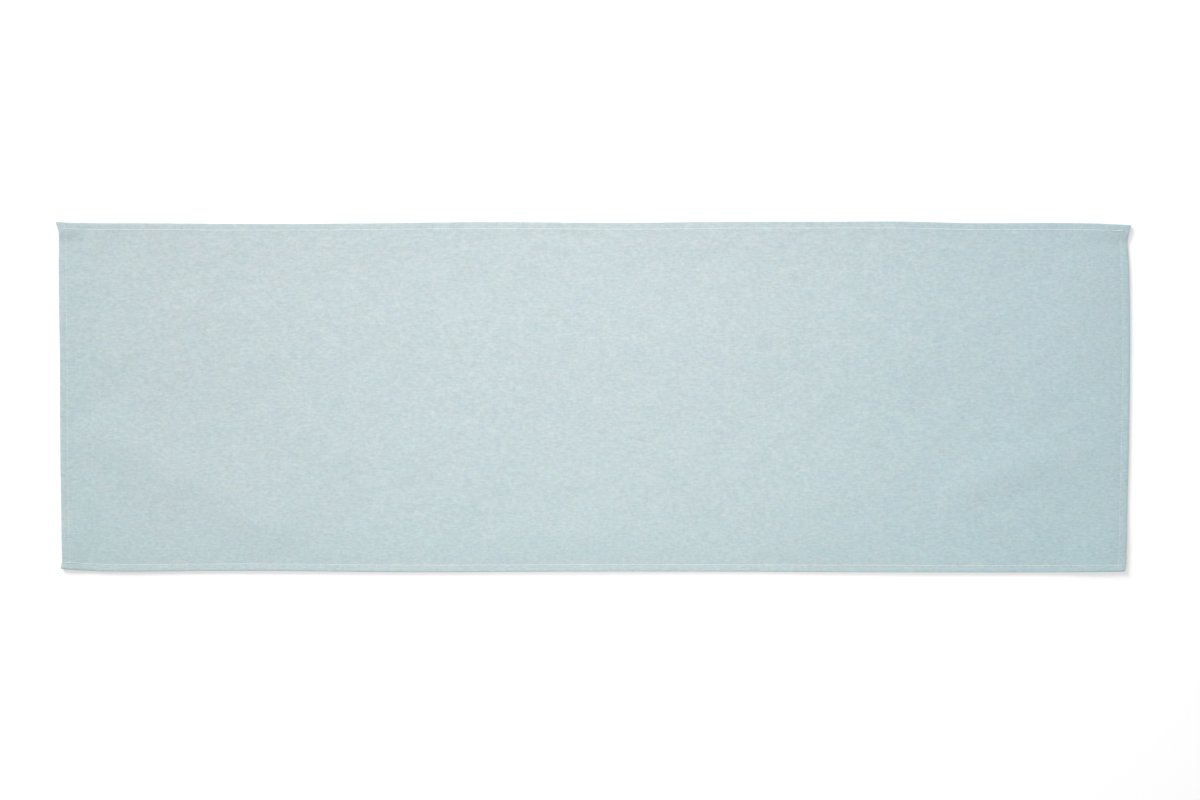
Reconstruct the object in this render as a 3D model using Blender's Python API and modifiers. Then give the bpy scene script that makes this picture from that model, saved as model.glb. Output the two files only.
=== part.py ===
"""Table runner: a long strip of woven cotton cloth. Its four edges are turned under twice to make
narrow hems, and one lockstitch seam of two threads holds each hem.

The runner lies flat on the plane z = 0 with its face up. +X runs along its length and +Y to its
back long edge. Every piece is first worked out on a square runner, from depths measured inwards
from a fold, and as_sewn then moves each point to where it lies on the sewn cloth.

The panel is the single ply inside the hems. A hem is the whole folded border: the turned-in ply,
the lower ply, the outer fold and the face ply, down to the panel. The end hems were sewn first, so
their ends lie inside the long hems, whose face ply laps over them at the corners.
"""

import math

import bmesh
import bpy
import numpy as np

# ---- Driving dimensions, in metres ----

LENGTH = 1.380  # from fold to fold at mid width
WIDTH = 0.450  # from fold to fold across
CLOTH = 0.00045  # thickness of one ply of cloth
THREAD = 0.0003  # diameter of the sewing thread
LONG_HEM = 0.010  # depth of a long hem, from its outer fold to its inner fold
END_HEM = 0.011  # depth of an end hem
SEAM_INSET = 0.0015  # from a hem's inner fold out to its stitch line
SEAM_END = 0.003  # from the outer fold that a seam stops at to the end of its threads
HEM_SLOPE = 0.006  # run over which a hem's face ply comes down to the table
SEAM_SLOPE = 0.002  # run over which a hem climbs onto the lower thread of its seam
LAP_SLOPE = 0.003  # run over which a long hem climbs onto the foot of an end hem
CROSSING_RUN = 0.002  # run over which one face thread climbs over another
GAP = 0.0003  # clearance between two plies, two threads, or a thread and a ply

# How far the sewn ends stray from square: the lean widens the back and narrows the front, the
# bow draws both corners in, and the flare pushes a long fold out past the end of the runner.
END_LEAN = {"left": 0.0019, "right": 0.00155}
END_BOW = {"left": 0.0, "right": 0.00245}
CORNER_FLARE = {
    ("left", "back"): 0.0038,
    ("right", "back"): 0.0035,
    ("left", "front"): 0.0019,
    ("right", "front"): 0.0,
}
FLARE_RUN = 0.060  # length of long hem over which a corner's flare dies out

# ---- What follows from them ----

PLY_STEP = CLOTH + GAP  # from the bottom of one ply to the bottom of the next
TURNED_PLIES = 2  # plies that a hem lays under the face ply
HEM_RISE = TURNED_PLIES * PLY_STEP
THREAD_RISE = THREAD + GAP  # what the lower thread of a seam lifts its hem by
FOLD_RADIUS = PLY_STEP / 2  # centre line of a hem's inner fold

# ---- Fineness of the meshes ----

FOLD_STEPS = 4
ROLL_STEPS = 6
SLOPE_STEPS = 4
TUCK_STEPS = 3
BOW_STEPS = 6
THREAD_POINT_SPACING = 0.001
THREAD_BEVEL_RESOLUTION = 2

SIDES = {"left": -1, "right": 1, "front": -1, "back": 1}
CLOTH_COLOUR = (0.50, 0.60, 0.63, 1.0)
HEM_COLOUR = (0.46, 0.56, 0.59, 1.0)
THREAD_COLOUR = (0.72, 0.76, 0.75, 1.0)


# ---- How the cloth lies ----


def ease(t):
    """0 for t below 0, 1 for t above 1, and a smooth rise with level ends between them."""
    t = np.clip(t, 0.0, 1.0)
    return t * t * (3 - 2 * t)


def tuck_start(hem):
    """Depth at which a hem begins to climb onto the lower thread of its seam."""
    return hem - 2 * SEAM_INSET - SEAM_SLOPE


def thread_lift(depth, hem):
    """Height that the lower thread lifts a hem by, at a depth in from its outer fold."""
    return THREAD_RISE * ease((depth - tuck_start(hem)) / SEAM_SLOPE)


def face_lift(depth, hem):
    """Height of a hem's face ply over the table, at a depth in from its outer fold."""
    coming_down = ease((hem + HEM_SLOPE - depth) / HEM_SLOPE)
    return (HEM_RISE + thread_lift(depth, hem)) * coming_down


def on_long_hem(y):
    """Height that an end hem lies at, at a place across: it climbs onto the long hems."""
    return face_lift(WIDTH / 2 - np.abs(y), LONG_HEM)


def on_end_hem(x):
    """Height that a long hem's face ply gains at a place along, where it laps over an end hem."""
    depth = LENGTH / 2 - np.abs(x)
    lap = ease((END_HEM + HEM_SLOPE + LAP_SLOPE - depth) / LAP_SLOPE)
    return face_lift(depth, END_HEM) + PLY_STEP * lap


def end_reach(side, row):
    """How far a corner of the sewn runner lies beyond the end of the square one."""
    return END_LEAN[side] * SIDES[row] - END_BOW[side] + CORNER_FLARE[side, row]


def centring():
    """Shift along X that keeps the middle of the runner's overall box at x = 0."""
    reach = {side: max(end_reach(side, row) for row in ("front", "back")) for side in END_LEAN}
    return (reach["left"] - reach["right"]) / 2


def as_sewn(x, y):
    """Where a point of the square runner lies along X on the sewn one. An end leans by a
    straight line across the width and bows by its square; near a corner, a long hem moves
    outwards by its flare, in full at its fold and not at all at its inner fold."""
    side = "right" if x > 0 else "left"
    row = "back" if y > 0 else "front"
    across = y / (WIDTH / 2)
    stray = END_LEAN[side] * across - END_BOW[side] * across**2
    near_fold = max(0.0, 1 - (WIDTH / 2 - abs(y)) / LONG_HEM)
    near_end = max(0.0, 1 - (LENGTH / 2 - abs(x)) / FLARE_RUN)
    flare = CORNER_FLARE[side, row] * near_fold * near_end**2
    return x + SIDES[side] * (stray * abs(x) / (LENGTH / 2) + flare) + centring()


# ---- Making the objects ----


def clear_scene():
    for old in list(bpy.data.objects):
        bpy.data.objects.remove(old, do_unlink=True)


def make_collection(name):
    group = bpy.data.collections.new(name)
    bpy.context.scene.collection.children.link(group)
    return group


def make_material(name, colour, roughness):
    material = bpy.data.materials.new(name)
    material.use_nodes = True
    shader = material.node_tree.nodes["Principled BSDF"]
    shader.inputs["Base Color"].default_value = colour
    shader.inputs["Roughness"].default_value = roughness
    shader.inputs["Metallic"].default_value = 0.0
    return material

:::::

*What needs to be done*. Each line of the listing above should be output exactly.

*Output below*.
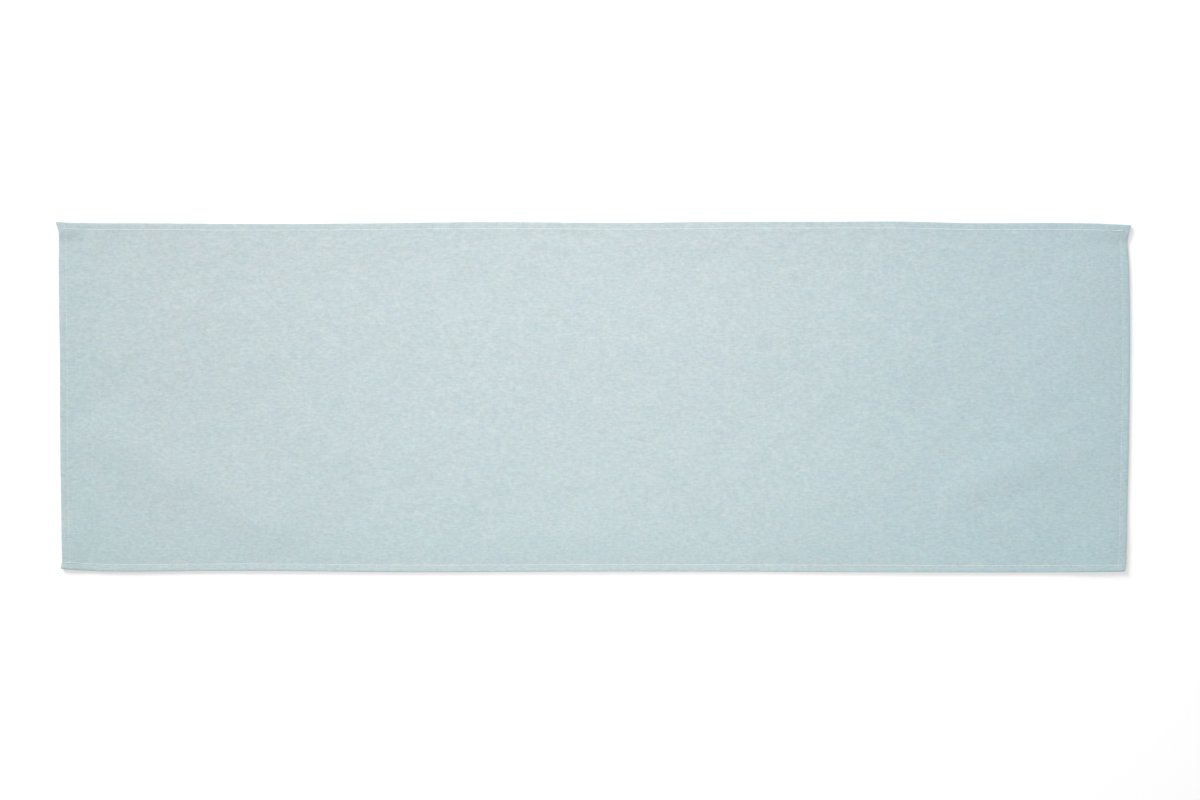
Reconstruct the object in this render as a 3D model using Blender's Python API and modifiers. Then give the bpy scene script that makes this picture from that model, saved as model.glb. Output the two files only.
=== part.py ===
"""Table runner: a long strip of woven cotton cloth. Its four edges are turned under twice to make
narrow hems, and one lockstitch seam of two threads holds each hem.

The runner lies flat on the plane z = 0 with its face up. +X runs along its length and +Y to its
back long edge. Every piece is first worked out on a square runner, from depths measured inwards
from a fold, and as_sewn then moves each point to where it lies on the sewn cloth.

The panel is the single ply inside the hems. A hem is the whole folded border: the turned-in ply,
the lower ply, the outer fold and the face ply, down to the panel. The end hems were sewn first, so
their ends lie inside the long hems, whose face ply laps over them at the corners.
"""

import math

import bmesh
import bpy
import numpy as np

# ---- Driving dimensions, in metres ----

LENGTH = 1.380  # from fold to fold at mid width
WIDTH = 0.450  # from fold to fold across
CLOTH = 0.00045  # thickness of one ply of cloth
THREAD = 0.0003  # diameter of the sewing thread
LONG_HEM = 0.010  # depth of a long hem, from its outer fold to its inner fold
END_HEM = 0.011  # depth of an end hem
SEAM_INSET = 0.0015  # from a hem's inner fold out to its stitch line
SEAM_END = 0.003  # from the outer fold that a seam stops at to the end of its threads
HEM_SLOPE = 0.006  # run over which a hem's face ply comes down to the table
SEAM_SLOPE = 0.002  # run over which a hem climbs onto the lower thread of its seam
LAP_SLOPE = 0.003  # run over which a long hem climbs onto the foot of an end hem
CROSSING_RUN = 0.002  # run over which one face thread climbs over another
GAP = 0.0003  # clearance between two plies, two threads, or a thread and a ply

# How far the sewn ends stray from square: the lean widens the back and narrows the front, the
# bow draws both corners in, and the flare pushes a long fold out past the end of the runner.
END_LEAN = {"left": 0.0019, "right": 0.00155}
END_BOW = {"left": 0.0, "right": 0.00245}
CORNER_FLARE = {
    ("left", "back"): 0.0038,
    ("right", "back"): 0.0035,
    ("left", "front"): 0.0019,
    ("right", "front"): 0.0,
}
FLARE_RUN = 0.060  # length of long hem over which a corner's flare dies out

# ---- What follows from them ----

PLY_STEP = CLOTH + GAP  # from the bottom of one ply to the bottom of the next
TURNED_PLIES = 2  # plies that a hem lays under the face ply
HEM_RISE = TURNED_PLIES * PLY_STEP
THREAD_RISE = THREAD + GAP  # what the lower thread of a seam lifts its hem by
FOLD_RADIUS = PLY_STEP / 2  # centre line of a hem's inner fold

# ---- Fineness of the meshes ----

FOLD_STEPS = 4
ROLL_STEPS = 6
SLOPE_STEPS = 4
TUCK_STEPS = 3
BOW_STEPS = 6
THREAD_POINT_SPACING = 0.001
THREAD_BEVEL_RESOLUTION = 2

SIDES = {"left": -1, "right": 1, "front": -1, "back": 1}
CLOTH_COLOUR = (0.50, 0.60, 0.63, 1.0)
HEM_COLOUR = (0.46, 0.56, 0.59, 1.0)
THREAD_COLOUR = (0.72, 0.76, 0.75, 1.0)


# ---- How the cloth lies ----


def ease(t):
    """0 for t below 0, 1 for t above 1, and a smooth rise with level ends between them."""
    t = np.clip(t, 0.0, 1.0)
    return t * t * (3 - 2 * t)


def tuck_start(hem):
    """Depth at which a hem begins to climb onto the lower thread of its seam."""
    return hem - 2 * SEAM_INSET - SEAM_SLOPE


def thread_lift(depth, hem):
    """Height that the lower thread lifts a hem by, at a depth in from its outer fold."""
    return THREAD_RISE * ease((depth - tuck_start(hem)) / SEAM_SLOPE)


def face_lift(depth, hem):
    """Height of a hem's face ply over the table, at a depth in from its outer fold."""
    coming_down = ease((hem + HEM_SLOPE - depth) / HEM_SLOPE)
    return (HEM_RISE + thread_lift(depth, hem)) * coming_down


def on_long_hem(y):
    """Height that an end hem lies at, at a place across: it climbs onto the long hems."""
    return face_lift(WIDTH / 2 - np.abs(y), LONG_HEM)


def on_end_hem(x):
    """Height that a long hem's face ply gains at a place along, where it laps over an end hem."""
    depth = LENGTH / 2 - np.abs(x)
    lap = ease((END_HEM + HEM_SLOPE + LAP_SLOPE - depth) / LAP_SLOPE)
    return face_lift(depth, END_HEM) + PLY_STEP * lap


def end_reach(side, row):
    """How far a corner of the sewn runner lies beyond the end of the square one."""
    return END_LEAN[side] * SIDES[row] - END_BOW[side] + CORNER_FLARE[side, row]


def centring():
    """Shift along X that keeps the middle of the runner's overall box at x = 0."""
    reach = {side: max(end_reach(side, row) for row in ("front", "back")) for side in END_LEAN}
    return (reach["left"] - reach["right"]) / 2


def as_sewn(x, y):
    """Where a point of the square runner lies along X on the sewn one. An end leans by a
    straight line across the width and bows by its square; near a corner, a long hem moves
    outwards by its flare, in full at its fold and not at all at its inner fold."""
    side = "right" if x > 0 else "left"
    row = "back" if y > 0 else "front"
    across = y / (WIDTH / 2)
    stray = END_LEAN[side] * across - END_BOW[side] * across**2
    near_fold = max(0.0, 1 - (WIDTH / 2 - abs(y)) / LONG_HEM)
    near_end = max(0.0, 1 - (LENGTH / 2 - abs(x)) / FLARE_RUN)
    flare = CORNER_FLARE[side, row] * near_fold * near_end**2
    return x + SIDES[side] * (stray * abs(x) / (LENGTH / 2) + flare) + centring()


# ---- Making the objects ----


def clear_scene():
    for old in list(bpy.data.objects):
        bpy.data.objects.remove(old, do_unlink=True)


def make_collection(name):
    group = bpy.data.collections.new(name)
    bpy.context.scene.collection.children.link(group)
    return group


def make_material(name, colour, roughness):
    material = bpy.data.materials.new(name)
    material.use_nodes = True
    shader = material.node_tree.nodes["Principled BSDF"]
    shader.inputs["Base Color"].default_value = colour
    shader.inputs["Roughness"].default_value = roughness
    shader.inputs["Metallic"].default_value = 0.0
    return material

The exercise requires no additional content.